Never really been keen on Doritos since either.
Good blog Gadget, looking forward to the book.
Dave H @ 5, “If someone needs to remain composed…” better that than decomposed….!
Hmmm…. until now I’d never thought of eating my dog…. and I haven’t done my weeks shopping yet either…..
Does Nigella do any nice Border Collie recipes?
Armed plod
Shepherds pie is a bit Delia Smith, but the ingredients Nigella’s Border Collie recipes are a a bit harder to ‘come by’
I’ve had my own Easter Monday problems to worry about.
I’ve had a I’ve had a spot of bother today, kids, coppers, cameras, cctv, and a big waste of police time!
Is it a problem of attitude? I.E. now vs 1970’s?
I’d be interested in some views.
Its the summer maggoty ones that I don’t like.
Curly @ 12
If you are enquiring about the attitude of coppers now, well I can tell you that Generation Y are apptly named. Why do I need to do that? Why can’t someone else do it? etc.

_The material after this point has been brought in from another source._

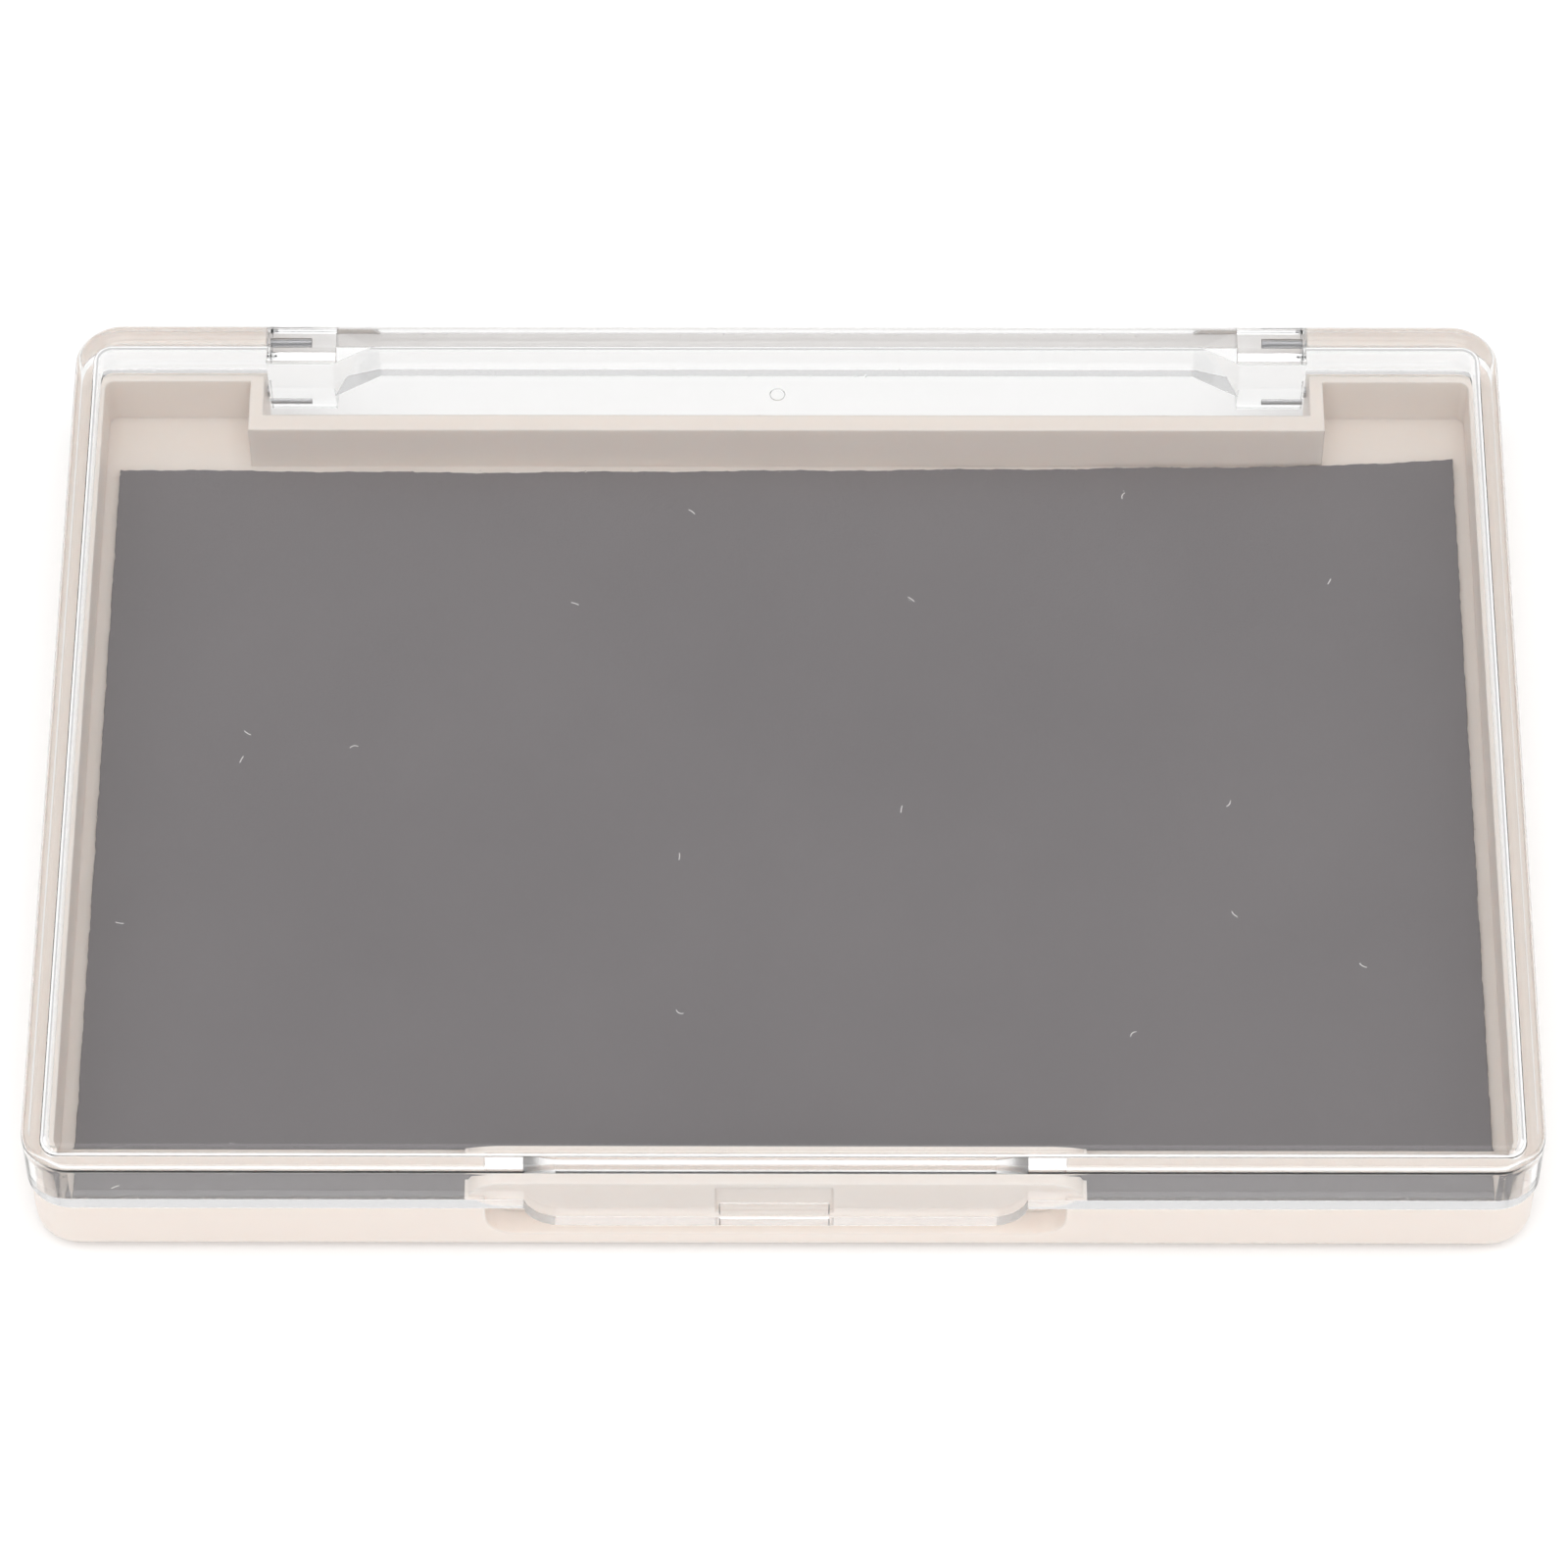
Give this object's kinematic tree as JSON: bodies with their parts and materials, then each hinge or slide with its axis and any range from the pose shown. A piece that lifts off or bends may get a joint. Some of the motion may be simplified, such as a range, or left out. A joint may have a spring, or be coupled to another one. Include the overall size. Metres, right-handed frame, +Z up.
{
  "type": "magnetic palette case",
  "caption": "Shallow hinged palette case: opaque tray with a magnetic sheet on its floor under a clear lid on two short pins, with a front finger tab",
  "frame": {"origin": "On the table plane, under the middle of the closed case", "axes": "+X along the width, to the right seen from the front; +Y to the back, where the hinge is; -Y the front with the finger tab; +Z up"},
  "size_m": [0.155, 0.1084, 0.0164],
  "materials": {
    "tray_plastic": "glossy pale pink-beige moulding",
    "clear_plastic": "polished, water-clear",
    "pin_steel": "drawn wire",
    "adhesive": "tacky film",
    "magnet_rubber": "satin dark grey"
  },
  "bodies": {
    "base": {"base_tray": "tray_plastic", "adhesive_film": "adhesive", "magnetic_sheet": "magnet_rubber"},
    "lid": {"clear_lid": "clear_plastic", "hinge_pin_left": "pin_steel", "hinge_pin_right": "pin_steel"}
  },
  "joints": [
    {"name": "lid_hinge", "type": "hinge", "parent": "base", "child": "lid", "pos_m": [0, 0.05235, 0.0061], "axis": [-1, 0, 0], "range_deg": [0, 100]}
  ]
}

Drives me insane, or more insane perhaps. I may well have already had a roo or two loose in the top paddock!
http://www.telegraph.co.uk/news/main.jhtml?xml=/news/2008/03/25/nbrown125.xml
Will be able to send you text messages instead of posting soon!
All our PBO’s have mobiles anyway, so it just sounds like they’re spouting the usual tripe.
anonymous @15, firstly there are elections in May so the bulls*** wagon will be in full swing and secondly any mobile phones that became available will be seized by SMT for their own use. The thing that the NEW style of SMT like is their toys and anything else that they can have on the side!!.
Our PCSOs all have blackberrys so should be contactable, they turn them off and I thenhave to take complaints because we’re not as accessible as the chief and gov’t promised!!!!! Grrrr!
Curly at 12. Having seen your photo, are you really that surprised?
Oh my God!!!!!!! Are you saying that Curly looks like some sort of deviant? How rude!